WHAT NEEDS TO BE DONE:
Scan the entries below and count the lines holding the string "More". Supply only the number.

* * *

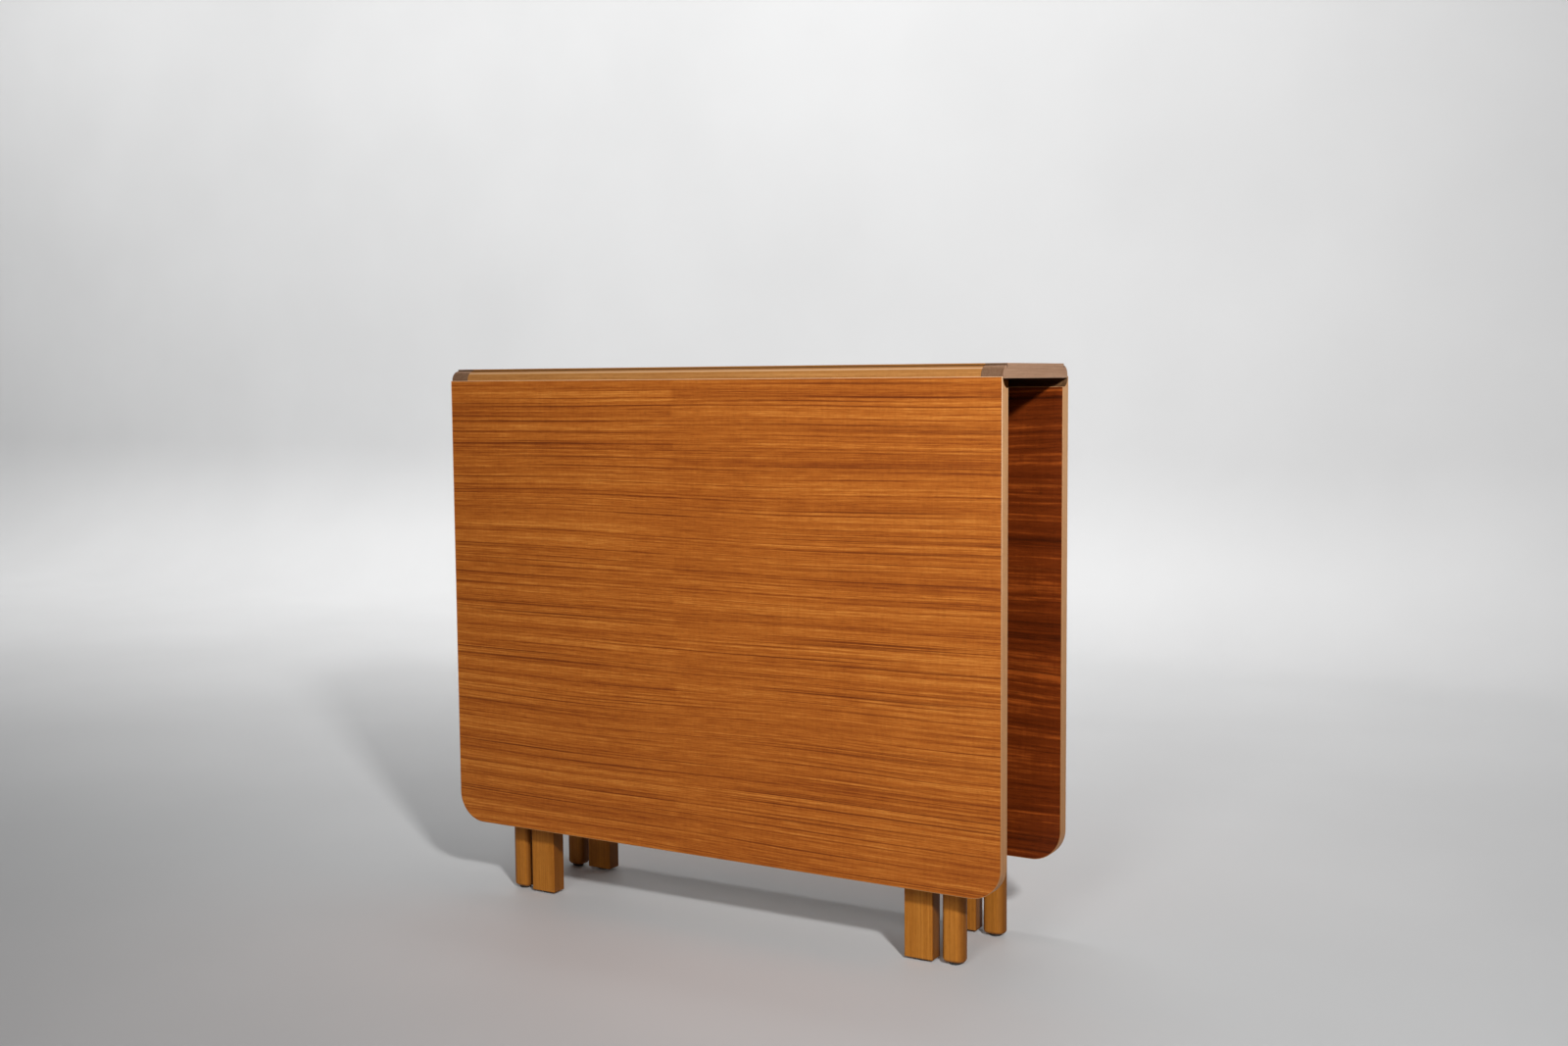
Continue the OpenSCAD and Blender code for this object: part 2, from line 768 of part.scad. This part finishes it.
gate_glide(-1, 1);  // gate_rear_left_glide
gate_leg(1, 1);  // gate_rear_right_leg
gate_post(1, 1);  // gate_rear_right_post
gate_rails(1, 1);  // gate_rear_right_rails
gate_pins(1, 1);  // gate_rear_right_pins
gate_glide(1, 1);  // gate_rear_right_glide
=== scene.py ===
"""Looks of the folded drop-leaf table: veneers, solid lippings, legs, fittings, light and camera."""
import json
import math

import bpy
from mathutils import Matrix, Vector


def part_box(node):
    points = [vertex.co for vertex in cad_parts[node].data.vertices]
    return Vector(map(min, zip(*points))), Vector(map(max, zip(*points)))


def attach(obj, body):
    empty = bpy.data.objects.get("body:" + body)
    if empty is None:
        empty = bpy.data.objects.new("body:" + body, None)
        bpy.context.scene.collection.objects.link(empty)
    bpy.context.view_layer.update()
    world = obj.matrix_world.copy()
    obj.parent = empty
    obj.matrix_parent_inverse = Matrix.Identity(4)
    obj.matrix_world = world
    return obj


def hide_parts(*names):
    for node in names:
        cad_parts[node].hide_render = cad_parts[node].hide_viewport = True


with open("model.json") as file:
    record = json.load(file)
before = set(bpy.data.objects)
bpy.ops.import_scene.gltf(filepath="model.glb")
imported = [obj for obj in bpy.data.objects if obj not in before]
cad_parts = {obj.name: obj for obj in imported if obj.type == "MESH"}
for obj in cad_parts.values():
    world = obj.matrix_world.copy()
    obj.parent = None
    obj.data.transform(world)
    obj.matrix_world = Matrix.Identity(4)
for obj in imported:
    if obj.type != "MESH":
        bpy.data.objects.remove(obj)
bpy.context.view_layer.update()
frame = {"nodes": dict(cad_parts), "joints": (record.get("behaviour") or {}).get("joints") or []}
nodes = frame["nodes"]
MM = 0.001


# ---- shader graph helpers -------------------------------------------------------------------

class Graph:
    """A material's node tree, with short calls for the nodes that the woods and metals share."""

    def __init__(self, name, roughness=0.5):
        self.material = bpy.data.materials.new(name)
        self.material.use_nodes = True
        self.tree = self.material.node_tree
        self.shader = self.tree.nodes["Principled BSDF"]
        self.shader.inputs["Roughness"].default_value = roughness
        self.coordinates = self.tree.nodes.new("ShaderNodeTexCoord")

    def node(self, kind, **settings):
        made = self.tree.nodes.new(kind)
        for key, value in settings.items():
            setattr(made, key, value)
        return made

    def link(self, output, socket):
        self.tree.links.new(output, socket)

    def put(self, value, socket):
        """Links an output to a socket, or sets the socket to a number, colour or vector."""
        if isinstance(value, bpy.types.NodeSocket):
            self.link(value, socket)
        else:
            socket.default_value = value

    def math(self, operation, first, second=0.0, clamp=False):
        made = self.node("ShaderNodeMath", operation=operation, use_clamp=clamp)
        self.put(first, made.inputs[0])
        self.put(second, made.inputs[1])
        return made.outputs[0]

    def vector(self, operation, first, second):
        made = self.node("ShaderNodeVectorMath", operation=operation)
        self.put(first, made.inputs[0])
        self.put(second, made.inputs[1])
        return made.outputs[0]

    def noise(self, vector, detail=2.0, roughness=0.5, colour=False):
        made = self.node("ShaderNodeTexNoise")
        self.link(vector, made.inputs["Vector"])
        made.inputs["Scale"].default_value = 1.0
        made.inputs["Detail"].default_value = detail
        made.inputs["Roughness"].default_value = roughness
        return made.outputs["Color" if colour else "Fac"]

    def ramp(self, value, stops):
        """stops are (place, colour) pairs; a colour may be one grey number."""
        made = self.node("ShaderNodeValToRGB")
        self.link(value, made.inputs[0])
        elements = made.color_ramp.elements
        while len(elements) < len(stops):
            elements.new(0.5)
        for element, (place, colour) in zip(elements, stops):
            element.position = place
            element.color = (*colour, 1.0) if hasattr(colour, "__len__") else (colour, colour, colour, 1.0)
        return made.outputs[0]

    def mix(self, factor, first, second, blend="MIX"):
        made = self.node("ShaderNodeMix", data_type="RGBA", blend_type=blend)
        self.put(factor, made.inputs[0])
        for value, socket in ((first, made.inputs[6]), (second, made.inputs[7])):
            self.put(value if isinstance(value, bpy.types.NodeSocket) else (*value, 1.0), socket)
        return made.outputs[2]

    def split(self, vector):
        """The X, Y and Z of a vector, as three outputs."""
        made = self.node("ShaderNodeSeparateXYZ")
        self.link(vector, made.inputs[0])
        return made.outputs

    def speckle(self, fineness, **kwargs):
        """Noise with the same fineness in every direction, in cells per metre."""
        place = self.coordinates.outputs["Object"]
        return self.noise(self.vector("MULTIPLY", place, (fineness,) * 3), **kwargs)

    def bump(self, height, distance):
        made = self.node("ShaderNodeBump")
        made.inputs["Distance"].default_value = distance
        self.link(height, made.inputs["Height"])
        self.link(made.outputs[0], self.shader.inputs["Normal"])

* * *

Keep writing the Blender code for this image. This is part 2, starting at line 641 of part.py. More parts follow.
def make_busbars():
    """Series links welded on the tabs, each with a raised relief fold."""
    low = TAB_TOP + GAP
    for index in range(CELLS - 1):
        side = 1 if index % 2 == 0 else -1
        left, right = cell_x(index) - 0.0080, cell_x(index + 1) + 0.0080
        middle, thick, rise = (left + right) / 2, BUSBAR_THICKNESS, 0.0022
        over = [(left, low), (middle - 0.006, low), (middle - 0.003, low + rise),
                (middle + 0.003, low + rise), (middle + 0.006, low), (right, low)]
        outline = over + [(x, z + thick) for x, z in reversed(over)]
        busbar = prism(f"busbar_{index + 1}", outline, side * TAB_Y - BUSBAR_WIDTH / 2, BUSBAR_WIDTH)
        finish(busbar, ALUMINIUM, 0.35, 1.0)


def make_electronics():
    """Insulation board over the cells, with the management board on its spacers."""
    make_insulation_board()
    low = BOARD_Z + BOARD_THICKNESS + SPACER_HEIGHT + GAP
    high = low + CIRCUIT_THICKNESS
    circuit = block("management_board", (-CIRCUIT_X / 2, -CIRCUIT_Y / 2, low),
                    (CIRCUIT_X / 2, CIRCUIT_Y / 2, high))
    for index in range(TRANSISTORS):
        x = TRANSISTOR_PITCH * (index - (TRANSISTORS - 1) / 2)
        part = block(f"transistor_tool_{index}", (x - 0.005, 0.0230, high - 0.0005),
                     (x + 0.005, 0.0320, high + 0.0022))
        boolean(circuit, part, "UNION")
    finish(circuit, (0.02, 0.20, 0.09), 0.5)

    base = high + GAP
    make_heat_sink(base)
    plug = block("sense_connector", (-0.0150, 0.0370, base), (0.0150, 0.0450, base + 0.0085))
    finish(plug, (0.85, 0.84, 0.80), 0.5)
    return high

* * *

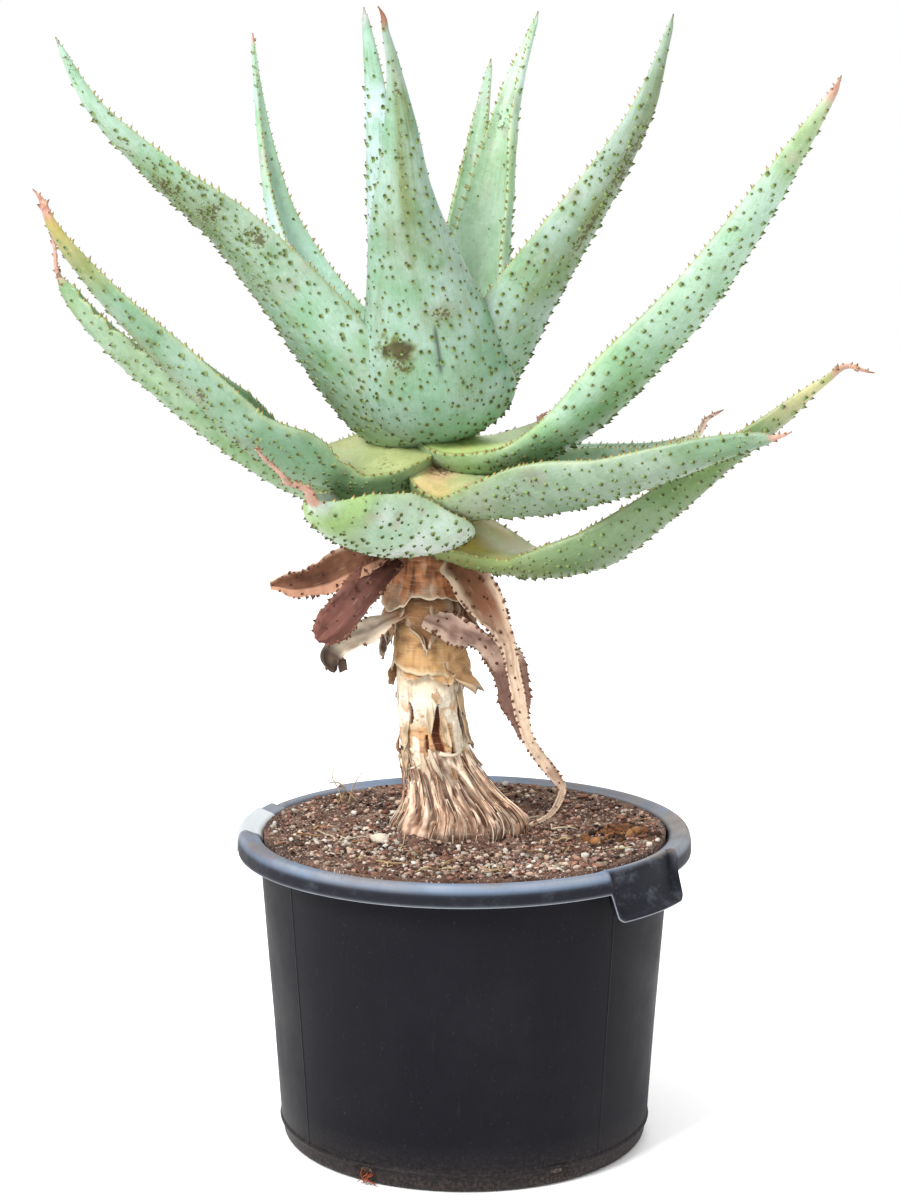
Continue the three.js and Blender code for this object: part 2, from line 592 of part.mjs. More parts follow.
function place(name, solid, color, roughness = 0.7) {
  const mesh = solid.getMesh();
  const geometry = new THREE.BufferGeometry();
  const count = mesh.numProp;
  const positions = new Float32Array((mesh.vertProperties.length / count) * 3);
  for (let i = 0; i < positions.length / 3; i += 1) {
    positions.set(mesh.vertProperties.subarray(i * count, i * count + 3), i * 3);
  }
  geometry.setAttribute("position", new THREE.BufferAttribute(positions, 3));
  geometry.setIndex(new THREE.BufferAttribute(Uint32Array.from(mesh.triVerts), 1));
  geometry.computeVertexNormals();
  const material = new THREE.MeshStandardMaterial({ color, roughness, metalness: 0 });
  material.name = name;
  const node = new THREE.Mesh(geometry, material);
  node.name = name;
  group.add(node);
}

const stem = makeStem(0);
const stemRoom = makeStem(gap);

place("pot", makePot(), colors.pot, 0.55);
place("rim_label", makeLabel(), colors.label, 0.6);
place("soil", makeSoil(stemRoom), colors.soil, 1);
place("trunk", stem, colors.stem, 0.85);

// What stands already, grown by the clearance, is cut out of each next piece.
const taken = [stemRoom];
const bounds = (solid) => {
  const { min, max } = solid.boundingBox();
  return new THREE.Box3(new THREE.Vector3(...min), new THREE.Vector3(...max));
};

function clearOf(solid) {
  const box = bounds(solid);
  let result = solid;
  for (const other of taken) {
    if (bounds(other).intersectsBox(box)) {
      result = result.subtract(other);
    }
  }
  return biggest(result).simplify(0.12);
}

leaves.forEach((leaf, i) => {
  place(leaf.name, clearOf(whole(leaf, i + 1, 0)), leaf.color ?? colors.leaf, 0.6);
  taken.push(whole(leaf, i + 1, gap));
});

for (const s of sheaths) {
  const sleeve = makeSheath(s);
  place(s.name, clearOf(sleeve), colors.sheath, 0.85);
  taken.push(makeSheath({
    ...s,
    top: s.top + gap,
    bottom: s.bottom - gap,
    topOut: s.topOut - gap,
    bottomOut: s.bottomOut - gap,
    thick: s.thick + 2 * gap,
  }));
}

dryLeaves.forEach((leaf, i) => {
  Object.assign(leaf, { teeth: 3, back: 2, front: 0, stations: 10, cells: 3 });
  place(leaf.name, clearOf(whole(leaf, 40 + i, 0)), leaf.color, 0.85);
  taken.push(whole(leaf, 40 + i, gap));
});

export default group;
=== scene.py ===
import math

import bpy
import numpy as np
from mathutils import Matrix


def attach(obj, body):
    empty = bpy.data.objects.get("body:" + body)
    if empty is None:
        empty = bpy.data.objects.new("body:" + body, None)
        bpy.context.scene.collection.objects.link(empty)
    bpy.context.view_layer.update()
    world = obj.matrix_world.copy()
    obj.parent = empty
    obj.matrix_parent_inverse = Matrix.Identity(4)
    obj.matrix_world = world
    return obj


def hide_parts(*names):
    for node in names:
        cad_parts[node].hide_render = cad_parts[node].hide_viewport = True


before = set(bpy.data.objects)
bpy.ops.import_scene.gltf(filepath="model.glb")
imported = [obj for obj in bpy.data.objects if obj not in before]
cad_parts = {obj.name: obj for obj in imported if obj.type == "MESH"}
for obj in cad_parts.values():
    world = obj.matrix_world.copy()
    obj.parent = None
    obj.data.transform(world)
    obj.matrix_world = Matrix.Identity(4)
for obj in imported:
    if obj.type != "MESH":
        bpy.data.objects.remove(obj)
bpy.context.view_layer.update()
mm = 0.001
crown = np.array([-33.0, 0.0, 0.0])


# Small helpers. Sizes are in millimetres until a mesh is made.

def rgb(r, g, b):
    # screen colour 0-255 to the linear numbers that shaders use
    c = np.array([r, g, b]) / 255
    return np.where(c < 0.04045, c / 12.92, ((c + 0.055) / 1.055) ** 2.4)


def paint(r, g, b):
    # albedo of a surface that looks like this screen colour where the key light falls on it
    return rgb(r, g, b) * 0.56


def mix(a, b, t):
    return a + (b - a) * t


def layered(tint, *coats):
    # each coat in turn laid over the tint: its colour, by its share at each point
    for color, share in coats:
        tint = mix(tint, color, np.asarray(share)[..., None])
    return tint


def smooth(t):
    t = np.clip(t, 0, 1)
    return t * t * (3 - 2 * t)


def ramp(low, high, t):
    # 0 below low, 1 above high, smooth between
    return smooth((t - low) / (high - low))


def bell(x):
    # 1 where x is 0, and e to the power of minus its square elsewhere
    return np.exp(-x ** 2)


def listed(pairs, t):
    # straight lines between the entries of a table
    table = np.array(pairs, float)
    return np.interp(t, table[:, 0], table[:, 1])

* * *

RESULT OF THE EXERCISE:
2